Reason Behind the Export Ban

The decision follows a high-level review chaired by Deputy Prime Minister Alexander Novak. Russian authorities pointed to instability in global oil markets—triggered by conflicts in West Asia—as a key factor behind sharp price fluctuations.

Despite strong international demand for Russian fuel, the government has chosen to restrict gasoline exports to ensure adequate domestic availability and prevent inflationary pressure on fuel prices.

Focus on Domestic Market Stability

The policy aligns with President Vladimir Putin’s directive to keep domestic fuel prices within projected limits.

According to the Ministry of Energy, refinery output remains stable and is comparable to March 2025 levels. Oil companies have also confirmed sufficient reserves of gasoline and diesel, along with high refinery utilisation rates. These factors are expected to ensure uninterrupted fuel supply across the country.

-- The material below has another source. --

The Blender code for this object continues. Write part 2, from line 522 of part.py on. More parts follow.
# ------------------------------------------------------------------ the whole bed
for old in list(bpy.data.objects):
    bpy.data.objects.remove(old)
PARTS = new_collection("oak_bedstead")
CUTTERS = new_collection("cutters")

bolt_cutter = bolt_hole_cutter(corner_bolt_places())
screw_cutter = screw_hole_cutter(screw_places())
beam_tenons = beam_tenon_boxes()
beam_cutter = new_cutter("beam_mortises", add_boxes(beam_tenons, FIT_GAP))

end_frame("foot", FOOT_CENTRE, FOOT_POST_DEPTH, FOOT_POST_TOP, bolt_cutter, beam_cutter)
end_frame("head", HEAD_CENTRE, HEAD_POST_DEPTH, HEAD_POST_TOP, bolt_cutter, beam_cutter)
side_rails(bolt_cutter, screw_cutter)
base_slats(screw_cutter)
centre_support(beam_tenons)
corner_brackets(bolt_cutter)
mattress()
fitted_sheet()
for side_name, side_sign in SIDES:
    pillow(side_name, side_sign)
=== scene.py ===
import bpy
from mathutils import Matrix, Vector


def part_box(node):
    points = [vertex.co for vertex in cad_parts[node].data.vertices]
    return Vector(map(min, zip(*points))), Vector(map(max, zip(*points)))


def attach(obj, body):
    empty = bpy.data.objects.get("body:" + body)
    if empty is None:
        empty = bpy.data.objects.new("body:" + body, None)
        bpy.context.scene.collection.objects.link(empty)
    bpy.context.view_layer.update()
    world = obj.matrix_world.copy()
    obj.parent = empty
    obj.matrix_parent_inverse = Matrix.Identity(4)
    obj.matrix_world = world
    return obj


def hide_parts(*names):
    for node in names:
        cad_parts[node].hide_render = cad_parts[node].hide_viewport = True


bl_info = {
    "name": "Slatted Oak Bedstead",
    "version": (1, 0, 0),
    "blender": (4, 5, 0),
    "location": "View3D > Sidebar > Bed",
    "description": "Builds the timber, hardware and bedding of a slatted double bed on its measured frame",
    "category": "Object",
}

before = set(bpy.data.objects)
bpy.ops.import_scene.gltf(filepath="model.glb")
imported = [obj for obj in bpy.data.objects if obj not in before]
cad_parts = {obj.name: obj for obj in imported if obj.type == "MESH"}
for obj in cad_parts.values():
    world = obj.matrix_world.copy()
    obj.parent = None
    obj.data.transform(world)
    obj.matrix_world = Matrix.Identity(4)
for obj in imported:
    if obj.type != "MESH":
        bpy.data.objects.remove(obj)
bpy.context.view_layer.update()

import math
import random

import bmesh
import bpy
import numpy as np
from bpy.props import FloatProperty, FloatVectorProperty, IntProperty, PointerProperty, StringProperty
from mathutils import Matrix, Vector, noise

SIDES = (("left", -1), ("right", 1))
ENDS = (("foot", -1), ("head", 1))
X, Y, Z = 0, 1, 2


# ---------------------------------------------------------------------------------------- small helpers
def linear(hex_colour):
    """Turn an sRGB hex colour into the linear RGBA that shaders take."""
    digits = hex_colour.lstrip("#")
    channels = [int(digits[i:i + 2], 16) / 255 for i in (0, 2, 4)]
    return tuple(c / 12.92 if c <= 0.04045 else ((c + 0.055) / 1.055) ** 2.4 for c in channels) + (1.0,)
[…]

Implementation and Policy Direction

Following the review, authorities have been instructed to formalise the export ban through an official government resolution. The restriction prioritises domestic consumption over exports, marking a strategic response to current global uncertainties.

The move is also seen as a preventive measure to avoid shortages and sudden price spikes in Russia’s internal market.

Important Facts

  • Russia is among the world’s largest producers and exporters of crude oil and petroleum products.
  • Export restrictions are often used to stabilise domestic prices and ensure supply security.
  • Global oil prices are highly sensitive to geopolitical conflicts, especially in West Asia.
  • Refinery capacity utilisation reflects the operational efficiency of petroleum refineries.

Global Context and Impact on India

The development comes as several countries grapple with supply disruptions due to tensions in West Asia.

India, however, has stated that it currently holds sufficient reserves of crude oil and petroleum products, with supplies secured for the coming months. Domestic refineries are operating at full capacity, while increased LPG production is helping cushion the impact of rising global energy prices.